第4話 決して幸せとは言えない

実はこの時、おかんはひとりでいた訳ではありません。

さすがに90歳の老人を一人暮らしさせるのは気が引けます。


私は元々4人兄弟でありました。

しかし長男は、32歳の若さで、病により亡くなりました。

父親は亡くなって20年が過ぎ、その頃から長女は引きこもり、そして昨年亡くなりました。

私は、末っ子の三男ですが、兄の次男がおり、この次男とおかんは二人で暮らしておりました。


当日も次男はその場におりました。

一体次男は何をしてたのかと言う疑念が湧くのですが、実はこの次男、知的障害があります。

ただ、生活に支障をきたすほどでもなく、就業していた事もあり、特に障害の認定は受けておりませんでした。

この様におかんは、4人の子供のうち、2人を亡くし、障害のある息子とほそぼそと

生活する状況で、自分の親ながら、なんと不幸なのかと、他人ごとの様に思うこともあったり、自分なら到底耐えられないだろうと思うこともありましたが、おかんは常に前向きにいきておりました。


しかしこの辺がかえって仇となった気がします。

あかんは決して私を頼ることなく、私もおかんなら多少何があっても大丈夫と言う気があってほとんど構っていませんでした。

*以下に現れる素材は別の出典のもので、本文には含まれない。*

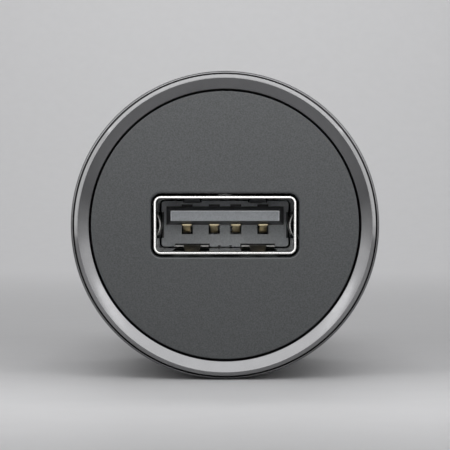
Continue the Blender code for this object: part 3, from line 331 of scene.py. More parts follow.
def smooth(obj, sharp_angle=40):
    """Smooth shading that keeps flat faces flat and hard edges hard."""
    obj.data.shade_smooth()
    obj.data.set_sharp_from_angle(angle=radians(sharp_angle))
    weighted = obj.modifiers.new("even_normals", "WEIGHTED_NORMAL")
    weighted.keep_sharp = True
    weighted.weight = 100
    return obj


def present(obj, finishes, body, *nodes):
    """Gives a finished piece its materials and its body, and hides the nodes that it stands for."""
    obj.data.materials.clear()
    for finish in finishes.split():
        obj.data.materials.append(MATERIALS[finish])
    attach(obj, body)
    if nodes:
        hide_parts(*nodes)
    return obj


def fillet(corners, steps=6):
    """Rounds a profile. Each corner is (radius, depth) or (radius, depth, size of its round)."""
    count = len(corners)
    points = []
    for i, corner in enumerate(corners):
        here = Vector(corner[:2])
        size = corner[2] if len(corner) > 2 else 0
        if not size:
            points.append(tuple(here))
            continue
        to_last = (Vector(corners[i - 1][:2]) - here).normalized()
        to_next = (Vector(corners[(i + 1) % count][:2]) - here).normalized()
        half_angle = to_last.angle(to_next) / 2
        centre = here + (to_last + to_next).normalized() * size / sin(half_angle)
        start = here + to_last * size / tan(half_angle) - centre
        sweep = start.angle_signed(here + to_next * size / tan(half_angle) - centre)
        for step in range(steps + 1):
            points.append(tuple(centre + Matrix.Rotation(-sweep * step / steps, 2) @ start))
    return points


def turned(name, corners, segments=256):
    """A solid turned round the axis from a profile, which is closed unless it reaches radius 0."""
    points = fillet(corners)
    closed = all(radius > 0 for radius, _ in points)
    bm = bmesh.new()
    rings = []
    for radius, depth in points:
        if radius == 0:
            rings.append([bm.verts.new((0, FRONT + depth, AXIS_HEIGHT))])
            continue
        turn = [2 * pi * i / segments for i in range(segments)]
        spots = [(radius * sin(a), FRONT + depth, AXIS_HEIGHT + radius * cos(a)) for a in turn]
        rings.append([bm.verts.new(spot) for spot in spots])
    pairs = list(zip(rings, rings[1:]))
    if closed:
        pairs.append((rings[-1], rings[0]))
    for a, b in pairs:
        for i in range(segments):
            j = (i + 1) % segments
            corners_of_face = [a[i % len(a)], a[j % len(a)], b[j % len(b)], b[i % len(b)]]
            bm.faces.new(list(dict.fromkeys(corners_of_face)))
    bmesh.ops.recalc_face_normals(bm, faces=bm.faces)
    return mesh_piece(name, bm)


def rounded_rectangle(width, height, corner, steps=10):
    """Corner points of a rectangle with round corners, round the axis."""
    points = []
    for quarter, (sx, sy) in enumerate(((1, 1), (-1, 1), (-1, -1), (1, -1))):
        for i in range(steps + 1):
            angle = (quarter + i / steps) * pi / 2
            x = sx * (width / 2 - corner) + corner * cos(angle)
            z = sy * (height / 2 - corner) + corner * sin(angle)
            points.append((x, z))
    return points


def lofted(name, sections, closed=False):
    """A skin over sections of equal counts of (x, depth, height) points: capped, or closed into a ring."""
    bm = bmesh.new()
    rings = [[bm.verts.new((x, FRONT + d, AXIS_HEIGHT + h)) for x, d, h in section] for section in sections]
    count = len(rings[0])
    pairs = list(zip(rings, rings[1:]))
    if closed:
        pairs.append((rings[-1], rings[0]))
    else:
        bm.faces.new(rings[0])
        bm.faces.new(rings[-1])
    for a, b in pairs:
        for i in range(count):
            j = (i + 1) % count
            bm.faces.new((a[i], a[j], b[j], b[i]))
    bmesh.ops.recalc_face_normals(bm, faces=bm.faces)
    return mesh_piece(name, bm)


def box(name, x, height, depth):
    """A box between two places each across, up and in depth."""
    bm = bmesh.new()
    bmesh.ops.create_cube(bm, size=1.0)
    size = Vector((x[1] - x[0], depth[1] - depth[0], height[1] - height[0]))
    middle = Vector((sum(x) / 2, FRONT + sum(depth) / 2, AXIS_HEIGHT + sum(height) / 2))
    bmesh.ops.transform(bm, verts=bm.verts, matrix=Matrix.Translation(middle) @ Matrix.Diagonal((*size, 1)))
    return mesh_piece(name, bm)


def turn_about_axis(obj, turn):
    centre = Matrix.Translation((0, 0, AXIS_HEIGHT))
    obj.data.transform(centre @ Matrix.Rotation(-radians(turn), 4, "Y") @ centre.inverted())
    return obj


def from_front(point):
    """A point's place across, its depth and its height."""
    return point - Vector((0, FRONT, AXIS_HEIGHT))


def smooth_path(points, steps):
    """A smooth path through points of any length, as a list of vectors."""
    vectors = [Vector(point) for point in points]
    path = []
    for i in range(len(vectors) - 1):
        before, start = vectors[max(i - 1, 0)], vectors[i]
        end, after = vectors[i + 1], vectors[min(i + 2, len(vectors) - 1)]
        for step in range(steps):
            t = step / steps
            square, cube = 2 * before - 5 * start + 4 * end - after, 3 * start - before - 3 * end + after
            bend = square * t**2 + cube * t**3
            path.append(start + ((end - before) * t + bend) / 2)
    path.append(vectors[-1])
    return path


def strip(name, path, thickness, edge, x=0.0, turn=0.0):
    """A bent sheet strip along (depth, height, width) points, with round edges, turned about the axis."""
    sections = []
    for i, point in enumerate(path):
        before, after = path[max(i - 1, 0)], path[min(i + 1, len(path) - 1)]
        along = Vector((after[0] - before[0], after[1] - before[1])).normalized()
        normal = Vector((-along.y, along.x))
        section = []
        for across, up in rounded_rectangle(point[2], thickness, edge, 3):
            depth, height = point[0] + normal.x * up, point[1] + normal.y * up
            side = x + across
            x_turned = side * cos(turn) - height * sin(turn)
            section.append((x_turned, depth, side * sin(turn) + height * cos(turn)))
        sections.append(section)
    return lofted(name, sections)


# Materials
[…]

当日実家を訪れた妻は最初この兄に「お母さんは」と尋ねました。

すると兄は「トイレで寝てる」と答えたのです。

「いつから」と聞くと、「昼から」と兄が言い、ただごとではないと感じ、妻はトイレへ駆け寄り、ぐったりしたおかんを発見したのです。

妻も兄に対して呆れ果てましたが、私も真夏の炎天下でしかも屋外のトイレで何時間も居たらどうなるかと言う判断すら出来ないほど能力が低いとは、何十年も兄弟してきて初めて気が付きました。。